The 150kg water-cooled lithium-ion battery is housed within the chassis under the rear seat, truncating the path of the exhaust, which now exits under the centre of the car – yes, the twin outlets in the rear bar are fake. Despite the chargers mounted under the boot floor, there’s only minimal compromising of boot space – 310 litres in the hatch and 355 litres in the sedan. The fuel tank for the internal combustion engine has been reduced to 35 litres, but there’s no range anxiety as the A250 e has an ADR combined cycle result of 1.6L/100km. In the real world, you’ll easily exceed 500km from a tank and a charge.

The battery charges via energy recuperation while braking, via the engine or via AC and DC charging. Using a standard AC Type 2 plug, the A250 e charges at a rate of 3.7kW, meaning that a charge from 10-100 percent would take approximately 7.5 hours (easily accomplished overnight or during the working day). For $1250, the Mercedes-Benz Wallbox Home delivers a 7.4kW charge rate on single-phase power or 22kW on three-phase. The fast-charging DC Charging Package ($1490) is also available with a 24kW charge rate that can replenish the A250 e’s battery from 10-80 percent in 25 minutes. This package also increases the AC charging system to 7.4kW.

So far, so easy, but what’s it like to drive? Just like an A-Class, actually. You don’t notice the additional weight of the battery and associated cabling and systems (circa 200kg in total) in terms of ride quality or performance. In fact, the performance of the A250 e might come as a bit of a surprise. In the Electric drive programme, there’s genuine urge to more than keep up with the flow of traffic and the A250 e will reach 140km/h on EV power. In this mode, the internal combustion engine will engage if you depress the throttle pedal beyond the kickdown point, but otherwise it remains silent. Unlike some EVs and PHEVs, the A250 e’s braking response feels pretty natural with an easy to modulate pedal. It doesn’t offer the last word on feel, but nor is it abrupt or disconnected. You can dial in the brake energy recuperation through five stages via the steering wheel paddles.

The ride quality and body control aren’t quite on par with the A250 4Matic as the e drops that model’s multi-link rear suspension for a more compact torsion beam rear end that helps house the chargers and maintain boot space.

In addition to Electric and Battery Level modes, the usual Comfort, Eco and Sport modes are available for the turbocharged four-cylinder engine. With a combined system output of 160kW and 450Nm, the A250 e is anything but slow. Mercedes-Benz claims a 0-100km/h time of 6.6 seconds for the hatch and 6.7 for the sedan. It feels every bit as quick as that and is a set of stickier tyres away from putting the frighteners on a genuine hot hatch. Mercedes’ non-hybrid A250 4Matic model (165kW, 350Nm and all-wheel drive) does the dash in 6.2 seconds.

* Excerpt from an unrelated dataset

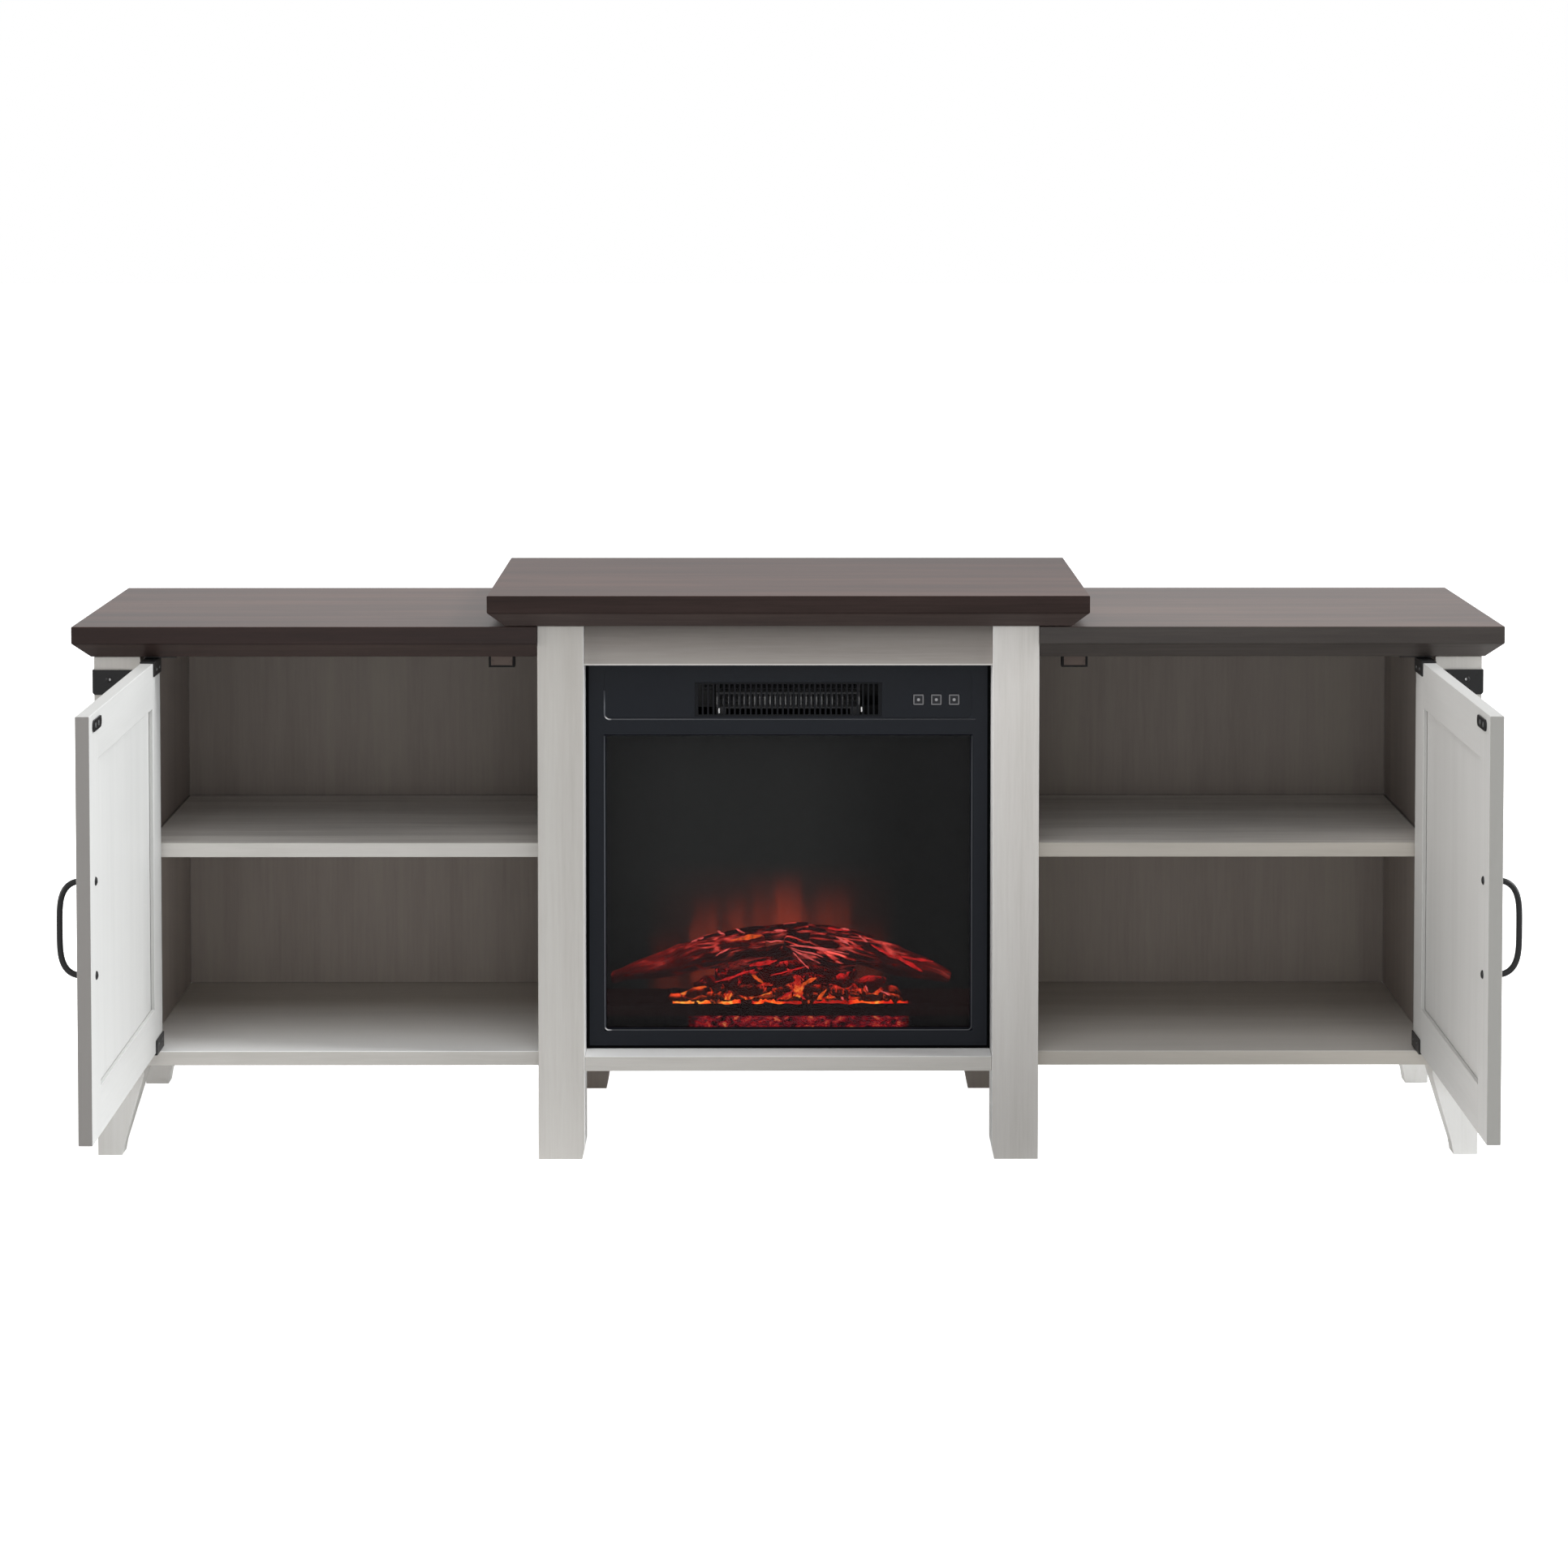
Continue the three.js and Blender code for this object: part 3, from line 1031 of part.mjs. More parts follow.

Aside from the drivetrain, the A250 e is much like any highly-specced A-class. Standard equipment includes 18-inch alloys, MBUX infotainment system with digital widescreen, Blind Spot Assist, Lane Keep Assist, Traffic Sign Assist, nine airbags, and Adaptive High Beam assist.

At $63,400 for the hatch and $66,000 for the sedan, the A250 e looks expensive on paper but in practice it offers value for money for those looking to do their bit for the environment. More importantly, it looks and functions like a normal car for those that don’t need to signal those intentions to the world.